Quantitative assessment of atmospheric emissions of toxic heavy metals from anthropogenic sources in China: historical trend, spatial distribution, uncertainties, and control policies
- 1State Key Joint Laboratory of Environmental Simulation & Pollution Control, School of Environment, Beijing Normal University, Beijing 100875, China
- 2School of Environment, Henan Normal University, Henan Key Laboratory for Environmental Pollution Control, Key Laboratory for Yellow River and Huai River Water Environment and Pollution Control, Ministry of Education, Xinxiang 453007, China
- 3State Environmental Protection Key Laboratory of Sources and Control of Air Pollution Complex, School of Environment, Tsinghua University, Beijing 10084, China
Abstract. Anthropogenic atmospheric emissions of typical toxic heavy metals have caused worldwide concern due to their adverse effects on human health and the ecosystem. By determining the best available representation of time-varying emission factors with S-shape curves, we establish the multiyear comprehensive atmospheric emission inventories of 12 typical toxic heavy metals (Hg, As, Se, Pb, Cd, Cr, Ni, Sb, Mn, Co, Cu, and Zn) from primary anthropogenic activities in China for the period of 1949–2012 for the first time.
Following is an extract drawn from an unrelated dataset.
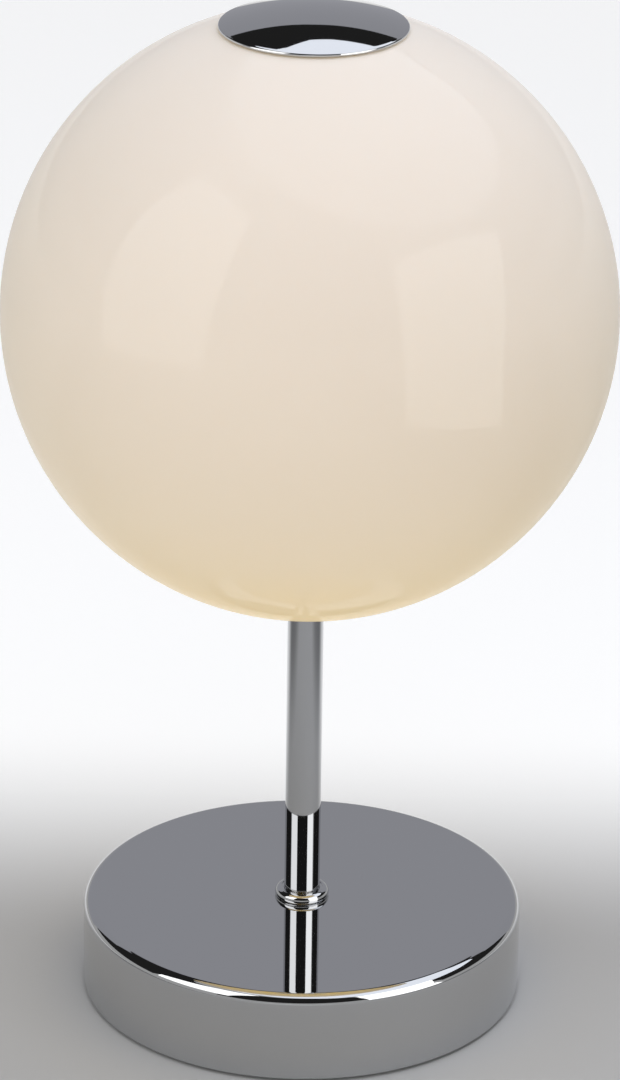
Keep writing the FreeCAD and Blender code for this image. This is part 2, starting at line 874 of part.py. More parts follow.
def supply_lead(pole_x, side_x):
    """Lead from a terminal pole under the weight, up the threaded tube, to its holder contact."""
    low = plate_top + lead_over_plate + lead_radius
    bend_y = block_front - lead_run_from_block
    contact_x = math.copysign(pin_spacing / 2, side_x)
    return round_lead([
        Vector(pole_x, block_front + lead_into_insert, insert_axis),
        Vector(pole_x, bend_y, insert_axis),
        Vector((pole_x + side_x) / 2, bend_y / 2, low),
        Vector(side_x, 0, low),
        Vector(side_x, 0, rod_head + rod_above_nut),
        Vector(contact_x, 0, holder_foot - rod_above_nut),
        Vector(contact_x, 0, pin_slot_floor),
    ])


def line_lead():
    """Lead of the left pole."""
    return supply_lead(pole_places()[0], -lead_side)


def neutral_lead():
    """Lead of the middle pole."""
    return supply_lead(pole_places()[1], lead_side)


def earth_lead():
    """Short lead from the right pole to the barrel of the earth tag."""
    x = pole_places()[2]
    height = tag_barrel_height()
    mouth = tag_barrel_start() + tag_barrel_length
    return round_lead([
        Vector(x, block_front + lead_into_insert, insert_axis),
        Vector(x, block_front - earth_run_from_block, insert_axis),
        polar(mouth + earth_run_from_tag, tag_angle, height),
        polar(mouth - lead_into_tag, tag_angle, height),
    ])


SUBPARTS = (
    base_pad, base_plate, plate_screws, base_cover, inlet_bush, base_weight, base_washer, earth_tag,
    lock_washer, pipe_nuts, terminal_block, terminal_inserts, terminal_screws, block_screw,
    threaded_tube, stem_tube, stem_collar, globe_seat, lower_gasket, globe_glass, upper_gasket,
    clamp_washer, globe_cap, cap_gasket, cap_ring, holder_bracket, side_screws, lamp_holder,
    holder_contacts, bulb_base, bulb_pins, bulb_cover, led_board, led_chips, line_lead,
    neutral_lead, earth_lead,
)

os.makedirs("parts", exist_ok=True)
for subpart in SUBPARTS:
    shape = subpart()
    shape.exportStep(f"parts/{subpart.__name__}.step")
    print(f"{subpart.__name__}: solids {len(shape.Solids)}, volume {shape.Volume:.1f}, {shape.isValid()}")
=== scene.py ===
"""Looks of a glass globe table lamp: opal glass ball, chromed cap, slim chromed stem, heavy chromed base.

Objects are in metres, +Z up, the front towards -Y. The lamp's sizes are named in millimetres, and mm
turns them into metres. The sections follow the lamp as it is put together, from the pad under the
base to the cap on the globe, and the table and the studio round it come last.
"""

import json
import math

import bmesh
import bpy
import numpy as np
from mathutils import Matrix, Vector

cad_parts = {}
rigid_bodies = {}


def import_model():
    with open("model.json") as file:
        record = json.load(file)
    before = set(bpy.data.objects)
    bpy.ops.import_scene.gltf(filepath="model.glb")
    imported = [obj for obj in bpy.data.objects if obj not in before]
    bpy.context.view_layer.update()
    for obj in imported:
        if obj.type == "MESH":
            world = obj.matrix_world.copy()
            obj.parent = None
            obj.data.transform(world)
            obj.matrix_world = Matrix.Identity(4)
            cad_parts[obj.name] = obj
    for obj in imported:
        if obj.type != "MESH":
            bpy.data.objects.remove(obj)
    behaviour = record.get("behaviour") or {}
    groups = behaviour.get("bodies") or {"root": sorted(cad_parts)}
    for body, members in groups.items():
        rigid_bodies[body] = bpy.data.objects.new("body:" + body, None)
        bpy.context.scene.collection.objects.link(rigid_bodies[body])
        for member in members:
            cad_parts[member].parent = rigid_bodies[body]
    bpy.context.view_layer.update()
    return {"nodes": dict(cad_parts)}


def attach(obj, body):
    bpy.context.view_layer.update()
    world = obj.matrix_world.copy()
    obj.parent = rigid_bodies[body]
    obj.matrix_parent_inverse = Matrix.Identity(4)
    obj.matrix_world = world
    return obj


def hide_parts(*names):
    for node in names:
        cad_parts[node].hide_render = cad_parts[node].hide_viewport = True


for leftover in list(bpy.data.objects):
    bpy.data.objects.remove(leftover)

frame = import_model()
nodes = frame["nodes"]
mm = 0.001


# Base pad: a disc of closed-cell foam rubber, die-cut and glued under the bottom plate.
# It shows only as the dark line between the chromed rim and the table.

def tools(tree):
    """Returns two helpers for a node tree. The first adds a node with its settings and its inputs,
    which are values or sockets to join. The second joins two sockets."""
    def add(kind, inputs=None, **settings):
        made = tree.nodes.new(kind)
        for key, value in settings.items():
            setattr(made, key, value)
        for key, value in (inputs or {}).items():
            if isinstance(value, bpy.types.NodeSocket):
                tree.links.new(value, made.inputs[key])
            else:
                made.inputs[key].default_value = value
        return made
    return add, tree.links.new


def maths(add, operation, *values):
    """The result of a Math node on one or two values or sockets."""
    return add("ShaderNodeMath", dict(enumerate(values)), operation=operation).outputs[0]


def new_group(name, inputs, outputs):
    """An empty shader node group with named sockets.
    Returns it, its adder, its joiner and its two end nodes."""
    group = bpy.data.node_groups.new(name, "ShaderNodeTree")
    for way, sockets in (("INPUT", inputs), ("OUTPUT", outputs)):
        for label, kind, start in sockets:
            socket = group.interface.new_socket(label, in_out=way, socket_type="NodeSocket" + kind)
            if start is not None:
                socket.default_value = start
    add, join = tools(group)
    return group, add, join, add("NodeGroupInput"), add("NodeGroupOutput")


# Grain: a fine noise that darkens the colour a little in its pits, and the height of the same noise.
grain, add, join, given, result = new_group(
    "grain",
    [
        ("Color", "Color", (0.5, 0.5, 0.5, 1)),
        ("Grains per metre", "Float", 1500.0),
        ("Contrast", "Float", 0.3),
    ],
    [("Color", "Color", None), ("Height", "Float", None)],
)
place = add("ShaderNodeTexCoord")
noise = add("ShaderNodeTexNoise", {
    "Vector": place.outputs["Object"], "Scale": given.outputs["Grains per metre"],
    "Detail": 5.0, "Roughness": 0.6,
})
pits = add("ShaderNodeMapRange", {"Value": noise.outputs["Fac"], "From Min": 0.35, "From Max": 0.65})
darkest = maths(add, "SUBTRACT", 1.0, given.outputs["Contrast"])
share = add("ShaderNodeMapRange", {"Value": pits.outputs["Result"], "To Min": darkest, "To Max": 1.0})
tone = add("ShaderNodeVectorMath", {0: given.outputs["Color"], "Scale": share.outputs["Result"]},
           operation="SCALE")
join(tone.outputs["Vector"], result.inputs["Color"])
join(pits.outputs["Result"], result.inputs["Height"])


def shader_of(finish):
    """The Principled shader of a finish."""
    return finish.node_tree.nodes["Principled BSDF"]


def new_finish(name, colour=(1, 1, 1), metallic=0.0, **sockets):
    """A material with a Principled shader. Extra words are the shader's sockets, with _ for a space."""
    finish = bpy.data.materials.new(name)
    finish.use_nodes = True
    inputs = shader_of(finish).inputs
    inputs["Base Color"].default_value = (*colour, 1)
    inputs["Metallic"].default_value = metallic
    for key, value in sockets.items():
        inputs[key.replace("_", " ")].default_value = value
    return finish


def with_grain(finish, per_metre, contrast, depth):
    """Runs the grain group into the finish's colour and, as a bump of that depth in metres, its normal."""
    add, join = tools(finish.node_tree)
    inputs = shader_of(finish).inputs
    colour = tuple(inputs["Base Color"].default_value)
    texture = add("ShaderNodeGroup", {"Color": colour, "Grains per metre": per_metre, "Contrast": contrast},
                  node_tree=grain)
    bump = add("ShaderNodeBump", {"Height": texture.outputs["Height"], "Distance": depth, "Strength": 1.0})
    join(texture.outputs["Color"], inputs["Base Color"])
    join(bump.outputs["Normal"], inputs["Normal"])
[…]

Further, we allocate the annual emissions of these heavy metals in 2010 at a high spatial resolution of 0.5° × 0.5° grid with ArcGIS methodology and surrogate indexes, such as regional population and gross domestic product (GDP). Our results show that the historical emissions of Hg, As, Se, Cd, Cr, Ni, Sb, Mn, Co, Cu, and Zn, during the period of 1949–2012, increased by about 22–128 times at an annual average growth rate of 5.1–8.0 %, reaching about 526.9–22 319.6 t in 2012. Nonferrous metal smelting, coal combustion of industrial boilers, brake and tyre wear, and ferrous metal smelting represent the dominant sources of heavy metal emissions. In terms of spatial variation, the majority of emissions are concentrated in relatively developed regions, especially for the northern, eastern, and southern coastal regions. In addition, because of the flourishing nonferrous metal smelting industry, several southwestern and central-southern provinces play a prominent role in some specific toxic heavy metals emissions, like Hg in Guizhou and As in Yunnan. Finally, integrated countermeasures are proposed to minimize the final toxic heavy metals discharge on account of the current and future demand of energy-saving and pollution reduction in China.